At the moment, old slugs are not removed, but for each application, the current slug is tracked, with its UUID and creation time. It would be easy to parse these files to perform a bit of cleaning.

$ cat /var/run/bareku/apps/chemeo.def 
2765e91b-50c4-4d04-b92c-f38f82661b2a 1327466830

For the rollbacks, this is really simple, just commit a new version and push it — git revert is here to help you.

For the database migrations, you have two solutions:

bring the apps down, upgrade the DB;
write your application in a way to be able to manage different versions of the database.

Since working on Bareku, the second approach is my approach, this also means that I work without ORM for PostgreSQL and enjoy the flexibility of MongoDB.

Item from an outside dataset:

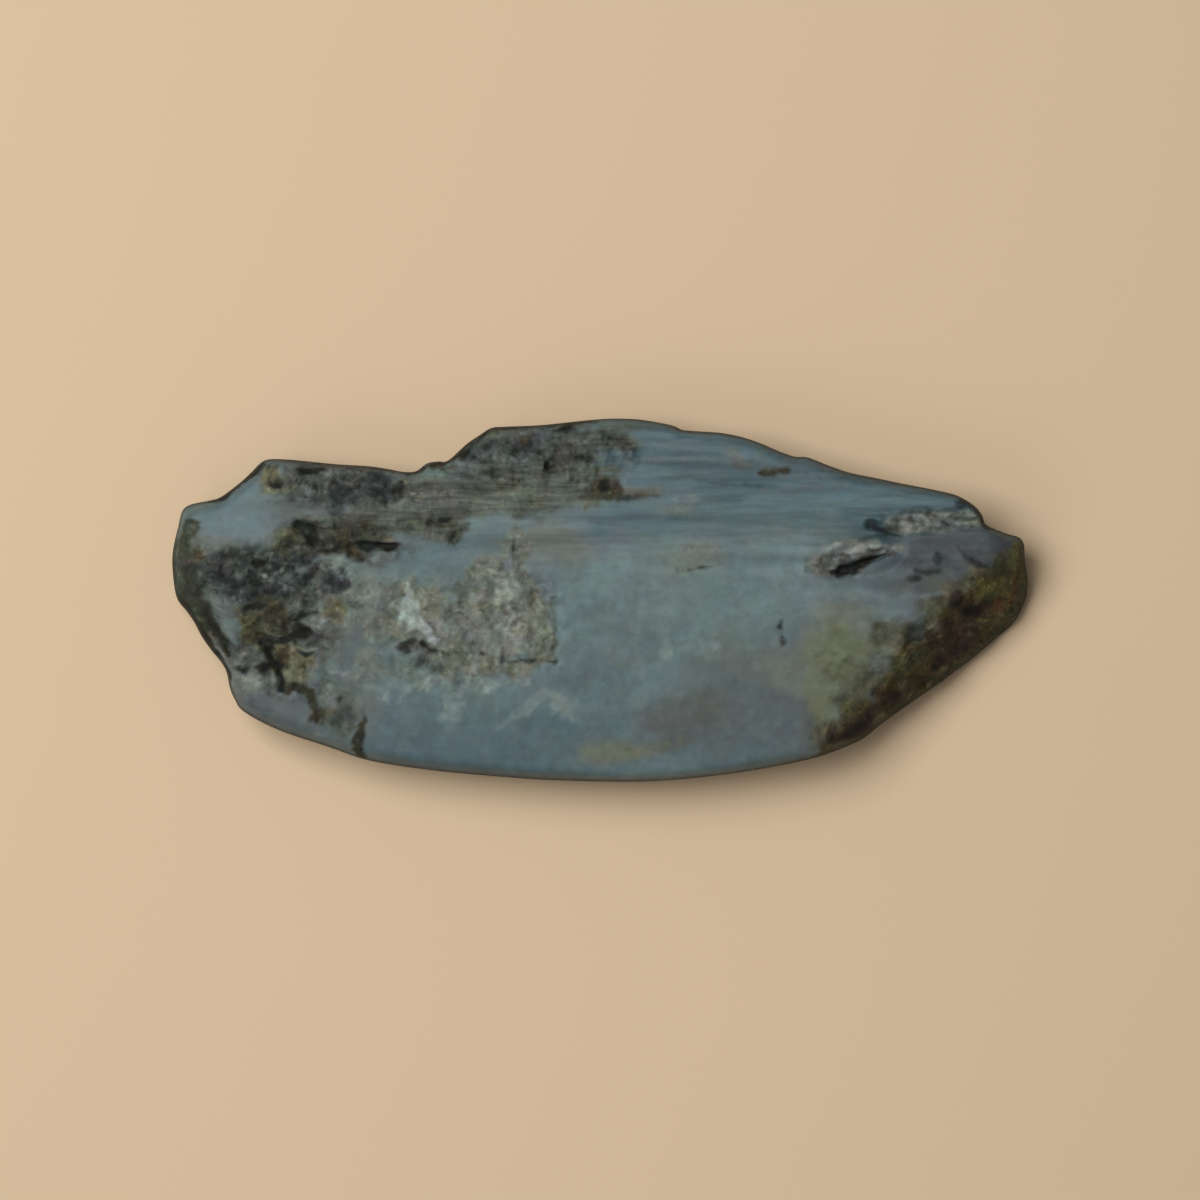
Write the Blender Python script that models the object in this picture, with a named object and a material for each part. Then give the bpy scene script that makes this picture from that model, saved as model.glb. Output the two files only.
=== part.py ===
"""A slice of blue agate: one worn slab of stone, broad face up, sawn flat underneath.

Lengths are in millimetres until the last step, which puts them in metres. +Z is up, +X runs along the
stone towards the end with the ledge, and the origin is on the sawn face, at the middle of the stone's box.
"""

import bmesh
import bpy
import numpy as np

MM = 0.001

# Driving dimensions
FACE_HEIGHT = 11.4
HALF_LENGTH = 45.0
HALF_WIDTH = 19.0
CROWN_ALONG = 0.7
CROWN_ACROSS = 0.5
FACE_WAVE_SIZE = 11
FACE_WAVE_HEIGHT = 0.25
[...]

diprocd, the Chef d'Orchestre

How all the processes are controlled? We developed the wonderful diprocd — DIstributed PROcess Control Daemon — a set of tools (worker, client and master) to distribute the list of processes to run (client, master) and run/monitor them (worker).

So, the only important part left in the build is the diprocd configuration:

$ ls /var/lib/bareku/
diprocd-client.json
diprocd-worker.json

The distributed process manager diprocd is very robust and decoupled. On each runtime node, a worker takes care of supervising the processes and a client updates the worker configuration based on notifications from the master (ZeroMQ PUB/SUB).

$ cat /var/lib/bareku/diprocd-client.json 
{"pid_file": "/var/run/diprocd-client.pid",
 "log_file": "/var/log/diprocd-client.log",
 "master_stats": "tcp://192.168.1.110:31123",
 "master_updates": "tcp://192.168.1.110:31124",
 "node_name": "%H",
 "conf_file": "/var/lib/bareku/diprocd-worker.json"}

The %H means that the node_name is effectively the hostname. This is nice because it means we have the exact same configuration on all the runtime nodes.

The client is simply subscribing to the master publication addressed to its hostname. It gets from their the new list of processes to manage and updates the worker configuration accordingly. The worker detects the change in configuration and stop, start or reload the processes to run the new version. The worker is smart, it can die and restart without affecting the running processes.

Frontend Node, Mongrel2

The frontend is really simple, it is basically just Mongrel2 listening to the requests and pushing them to the handlers. The handlers are publishing their answers back to Mongrel2 for it to forward them to the clients.

This is basically a zero maintenance system. Mongrel2 is robust and can easily push 1000's of requests per seconds. With the scale of our applications, we are on the safe side.

We also have a path to out grow a single frontend node. You simply do like Google, you get your DNS server to return several IPs for your domain, each one served by a distinct frontend node. Each frontend node can then be connected to the same cluster of handlers or distinct ones. This way you can easily provide multizone availability. You will have hard time reaching the limits of your hardware. Basically, your database will stop you before.

Applied Principles

It is fun and painless, you just push and see the new version online.
It has minimal coupling, if diprocd dies, everything keeps going, if the repository hosting node dies, it keeps going, if an application node dies most of the stuff will keep working, if the front end dies everything is offline. Oups. :D
It runs trusted applications very well.
It is scalable as each component can be scaled out to keep up with the load at nearly constant latency.
It supports zero downtime update for the application, as the requests will just be buffered a bit longer the time to get the new handlers up and running.
It is relatively secure as everything is done with encryption and without passwords. The applications are running with the minimal number of rights, usually under the nobody user.

External Services

The Ganeti cluster is also providing a range of services:

PostgreSQL with a warm standby;
MongoDB in replicaset;
Mailserver with DKIM;
Memcached;
CDN/S3 clone;
DNS server;
File servers.

These services are for some of them taking benefits of the PaaS, for example the S3 clone is running on top of the PaaS and MongoDB. We are not storing a large amount of data in it, this is mostly used as a convenient CDN.

Conclusion

It is definitely a good idea to setup your own PaaS. The constraints will force you to code your applications a bit better and the ease of deployment will make you want to code more. Also, even if your PaaS is built to handle generic applications, you can do way more, but the decoupling of the three components: front end, applications and services is making scaling easier and simpler.

You must notice that Mongrel2 and ZeroMQ are particularily well adapted as they naturally fit a service oriented architecture. Try them now, just to know about them for your next project. They may save your day.